The success of this book lies in its offering more than a simple story, as it includes a wide range of subjects that aim to appeal to an audience with diverse interests. What I mean by this, is that throughout the book there are short passages referencing art, poetry, astronomy, philosophy and science. Green reveals pleasing respect for his young readers by introducing subjects that are not typical teen interests encouraging them to think beyond the established norm. Moreover, these passages elevate what could have been a potentially depressing book for young readers, as other themes surround death, neglect and mental instability.
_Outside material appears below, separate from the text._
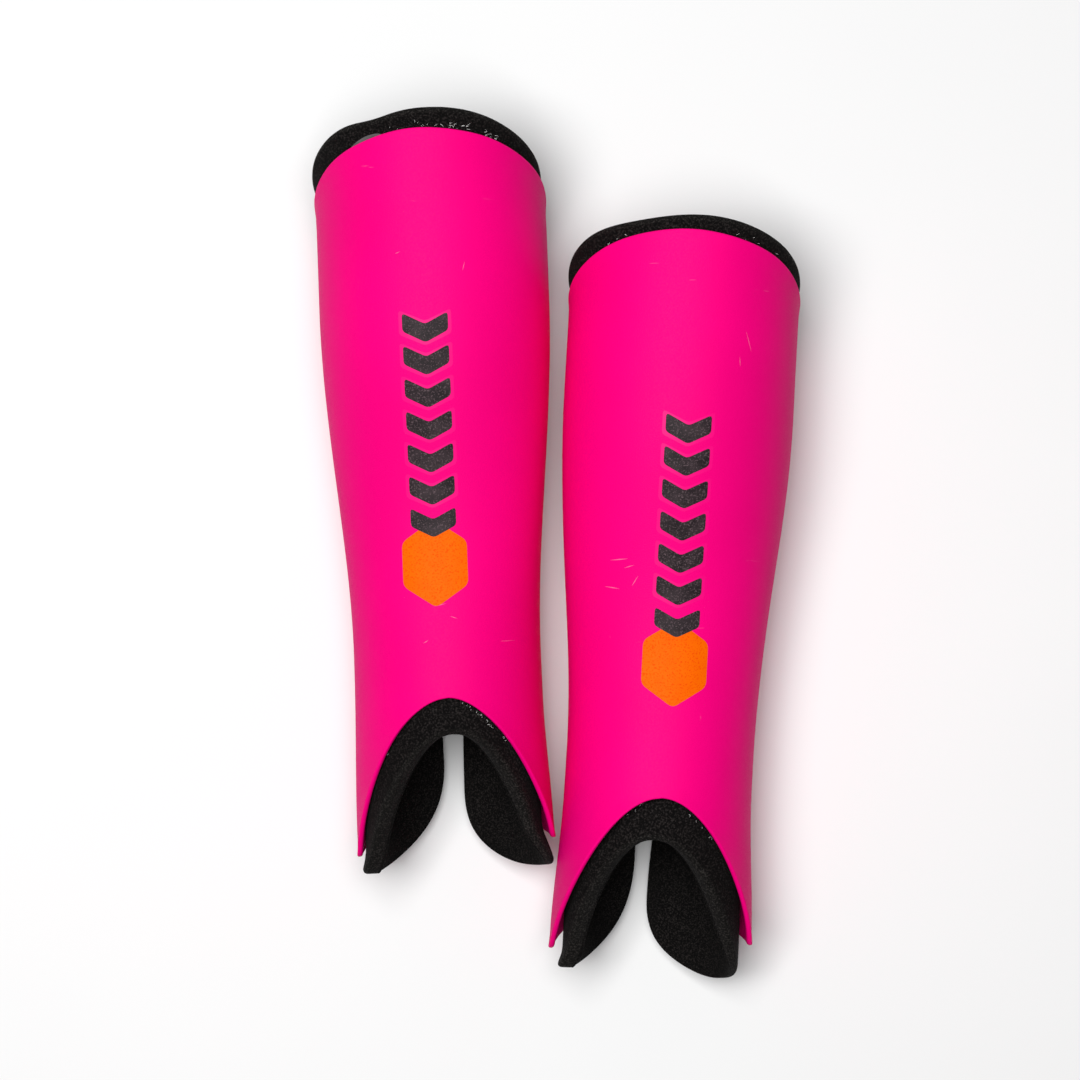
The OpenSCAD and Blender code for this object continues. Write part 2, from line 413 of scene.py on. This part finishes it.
def sheet(name, side, loop, surface, thickness, outer_r, inner_r, step, materials, depth=0.0):
    """A closed sheet between the depths depth and depth + thickness of a surface.

    surface(u, y, d, e) gives the points in the guard's frame, where e is the distance from the
    sheet's edge. The outer and inner edges are rounded. The cut edge, with its outer rounding,
    takes the second material. For the foam that is a lighter copy of the foam: partly the cut's
    open cells, partly painted light where the edge turns towards the lamps.
    """
    rings = [outer_r * share for share in RING_SHARES]
    flat, faces, rim = flat_mesh(loop, rings, step)
    e = distance_to(loop, flat)
    e[rim] = 0

    def rounding(r):
        short = np.clip(outer_r - e, 0, None) / outer_r
        return r * (1 - np.sqrt(1 - short**2))

    u, y = flat[:, 0], flat[:, 1]
    outer = surface(u, y, depth + rounding(outer_r), e)
    inner = surface(u, y, depth + thickness - rounding(inner_r), e)
    n = len(flat)
    cut = thickness - outer_r - inner_r
    levels = max(1, round(cut / 1.2)) if cut > 0.05 else 1
    points = [outer, inner]
    between = []
    for k in range(1, levels):
        d = depth + outer_r + cut * k / levels
        points.append(surface(u[rim], y[rim], np.full(len(rim), d), e[rim]))
        between.append(2 * n + (k - 1) * len(rim))
    rows = [list(rim)] + [[b + i for i in range(len(rim))] for b in between]
    rows.append([n + i for i in rim])
    all_faces = list(faces) + [tuple(n + i for i in reversed(f)) for f in faces]
    # For the foam the second material is lighter: partly the cut's open cells, partly painted light
    # on the rounded edge.
    cut_slot = min(1, len(materials) - 1)
    rounded_part = e < outer_r * 1.02
    slots = [cut_slot if rounded_part[list(f)].all() else 0 for f in faces] + [0] * len(faces)
    for upper, lower in zip(rows[:-1], rows[1:]):
        for i in range(len(rim)):
            j = (i + 1) % len(rim)
            all_faces.append((upper[i], lower[i], lower[j], upper[j]))
            slots.append(cut_slot)
    local = np.concatenate(points)
    return add_mesh(name, to_pair(local, side), all_faces, materials, slots)


# ---- The guards' places, from the frame ----


def turned(points, side):
    lean = math.radians(LEAN[side])
    x, y, z = points[:, 0], points[:, 1], points[:, 2]
    return np.stack(
        [x * math.cos(lean) - y * math.sin(lean), x * math.sin(lean) + y * math.cos(lean), z], 1
    )


def shell_place(side):
    s = np.sin(np.linspace(-1, 1, 161) * math.pi / 2)[:, None]
    share = np.linspace(0, 1, 121)[None]
    y = shell_bottom(s) * (1 - share) + shell_top(s) * share
    points = oval(shell_section(y), s * shell_end(y), y, 0.0).reshape(-1, 3)
    points = turned(points, side)
    low, high = (np.array(v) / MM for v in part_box(f"{side}_shell"))
    middle = (low + high) / 2 - (points.min(0) + points.max(0)) / 2
    return np.array([middle[0], middle[1], low[2] - points[:, 2].min()])


PLACE = {side: shell_place(side) for side in SIDES}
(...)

It is at times hard to ignore the fact that you’re reading a book written for young teens. The somewhat unrealistic relationship between Aza and Davis is difficult to take seriously. Their romantic relationship essentially seems to come out of nowhere, and the two characters express little awkwardness or shyness towards each other despite them being 16 years old, and not having spoken to each other since they were children. Therefore, I found their ‘love’ slightly idealistic as it is clearly included to satisfy a young teen audience. As well as this, the language, especially the dialogue, sometimes felt like I was reading the script to a TV show for teenagers. It is cringeworthy and predictable. However, I don’t think there is anything wrong with this, the book was written for young teens after all. Equally there are times when the language is moving and beautifully written, especially the passage at the end which, admittedly, almost made me tear up.

To sum up, I think this book is great for the audience intended. As much as the romantic story between Aza and Davis would appeal to young readers, I believe the principal theme of mental health dominates the book and will interest and resonate with people of all ages.